In the following two sections (Data specifications and Columns identification) of the Dataiku App, we specify the datasets from our connection that we want to use and which optional datasets we want to include before going on to identify the main columns used by each included dataset. After inputting these details and reconfiguring the Flow, this allows the solution to automatically map our data to the data schema of the solution as simply as possible.
Prepare our data and identify customer types#
Moving along to the Recommendation framing sections of the Dataiku App, we can set the main parameters associated with the data batch used to create our Recommendation System. Here we can:
Define the data batch parameters, including the reference data and the window of historical data to use for feature engineering and machine learning training.
Set the minimum number of interactions a user must have to be included in the recommendation System.
Define our items selection strategy.
Precise the max number of recommendations to propose for each user.

The values that we input in this section and our selections within the Data specifications and Columns identification are applied to our data via the data prep Flow zones. The Flow zone, ages_clustering, is optionally run only if our data contains a user’s age column for age clustering. The resulting prepared data has been filtered to our specifications, cleaned and split so that some data is set aside for computing affinity scores, and the rest is ready for training a machine learning model based on the computed affinity scores.
Leveraging item metadata in product recommendations#
In the Recommendation feature engineering section of the Dataiku App, we can configure how to use the ingested item metadata for feature engineering.
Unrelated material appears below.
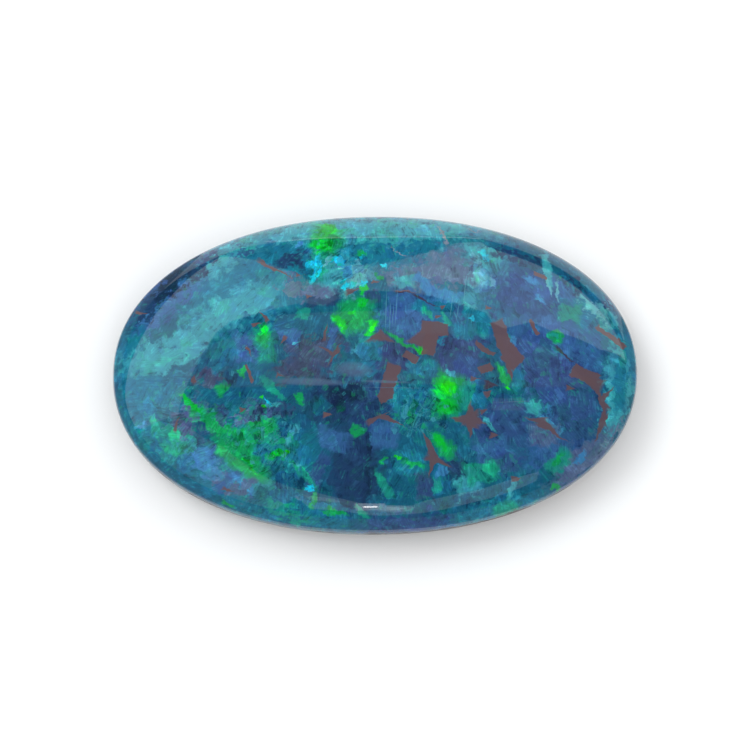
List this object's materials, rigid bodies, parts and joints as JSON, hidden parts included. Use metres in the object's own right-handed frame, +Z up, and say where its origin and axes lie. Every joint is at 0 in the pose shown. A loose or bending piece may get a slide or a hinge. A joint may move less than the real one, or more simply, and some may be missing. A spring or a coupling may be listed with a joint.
{
  "type": "black opal cabochon",
  "caption": "Oval black opal cabochon with a low polished dome, a rounded girdle and a flat back that it rests on or is set on.",
  "frame": {"origin": "centre of the flat back, under the crown of the dome, on the surface that the stone rests on", "axes": "+X along the long axis of the oval, +Y across it, +Z up through the crown"},
  "size_m": [0.0158, 0.0098, 0.003],
  "materials": {
    "opal": "polished, dark body with patches of blue, teal and green play of colour"
  },
  "bodies": {
    "root": {"opal": "opal"}
  },
  "joints": []
}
Three options are provided to us:
Item characteristics feature engineering will apply collaborative filtering on the user-item-characteristics interactions recorded in our specified batch.
If chosen, optional Flow zones to apply characteristics of collaborative filtering will be run.
If the above is selected, then we can also select the specific columns to use for computing collaborative filtering features.
Model features enrichment will join item characteristics to all other features so that the recommendation model can take them into account.
Item characteristics feature engineering and model features enrichment will use both methods listed above.
Note
Collaborative filtering is an approach to feature engineering that uses information about the number of interactions and user ratings for products to generate affinity scores between users and products. These scores are based on correlations between pairs of items and pairs of users. Using matrix factorization, these affinity scores for a given user/item pair are calculated from the pairwise correlations.

Once we’ve selected how we want to use the item metadata, we can also choose to retrain the ages_clustering_model during the Flow build.
Defining and training our recommendation model#
The final section of the Dataiku App where we need to input parameters is the Product recommendations modeling section. Here we can configure the machine learning model parameters used for training. To begin, we’ll be asked to choose an optimization strategy between the following ones.
Optimization strategy |
Description |
---|---|
Optimize model ‘Precision’ |
Means that you will give preference to having a precise model at the risk of missing positive predictions. |
Optimize model ‘Recall’ |
Means that you will give preference to having an opportunistic model over a precise model. |
Optimize model ‘F1 Score’ |
Is a trade-off between being precise and opportunistic. |
Lastly, we can create model evaluation visualizations (Subpopulation Analysis and PDP) for the dashboard to better understand the model we create. Doing so can prove valuable in model transparency and understanding but will significantly increase computation time.
Once we’re satisfied with our chosen parameters, we can press the Run button and wait for the full Flow to build. When complete, we can directly go to the pre-built dashboard by clicking the provided link in the Dataiku App.
Recommending products to grow customer engagement#
The Product Recommendation solution comes with a prebuilt dashboard containing the following tabs.
Tab |
Description |
---|---|
Recommendations Explorer |
Provides a prebuilt webapp to audit and validates the behavior of your Product Recommendations model in an interactive and visually rich way. It will allow us to select users from our operating system and see their historical purchases side-by-side with their recommended products. This can be viewed in a tabular format, or if the item_images managed folder contains images, in a picture grid way. ![]() |
Recommendation model evaluation |
Provides metrics by which we can evaluate our model. If we choose to evaluate our model via Subpopulation Analysis, the resulting graph will be available in this tab. |
Recommendation model interpretation |
Provides a feature importance graph and, optionally, a partial dependence plot so that we can understand our most important variables and assess the relationship between input features and model predictions. |
User Analysis and Item Analysis |
Provide several charts to explain our users behavior/how items are solicited so that we can iteratively tune the selected parameters of the Dataiku application to create a more accurate Product Recommendation model. |
Lastly, we can get a global overview of the volume of users and items involved in our batch, among all collaborative key milestones, via Sankey Charts provided in the Recommendation pipelines tab.
A short note on automation#
It’s possible to automate the Flow of this Solution based on new data, a specific time, etc. via the Project Setup. You can tune all trigger parameters in the Scenarios menu of the project.
Additionally, you can create reporters to send messages to Teams, Slack, email, etc. to keep your full organization informed. You can also run these scenarios ad-hoc as needed. You can find full details on the scenarios and project automation in the wiki.
Reproducing these processes with minimal effort for your data#
The intent of this project is to enable customer management and marketing teams to understand how they can use Dataiku to generate personalized product recommendations for customers.
By creating a singular Solution that can benefit and influence the decisions of a variety of teams in a single organization, you can design smarter and more holistic strategies to engage with customers, design marketing strategies, and serve as the basis for better product pricing.
This documentation has reviewed provided several suggestions on how to derive value from this Solution. Ultimately however, the “best” approach will depend on your specific needs and data. If you’re interested in adapting this project to the specific goals and needs of your organization, Dataiku offers roll-out and customization services on demand.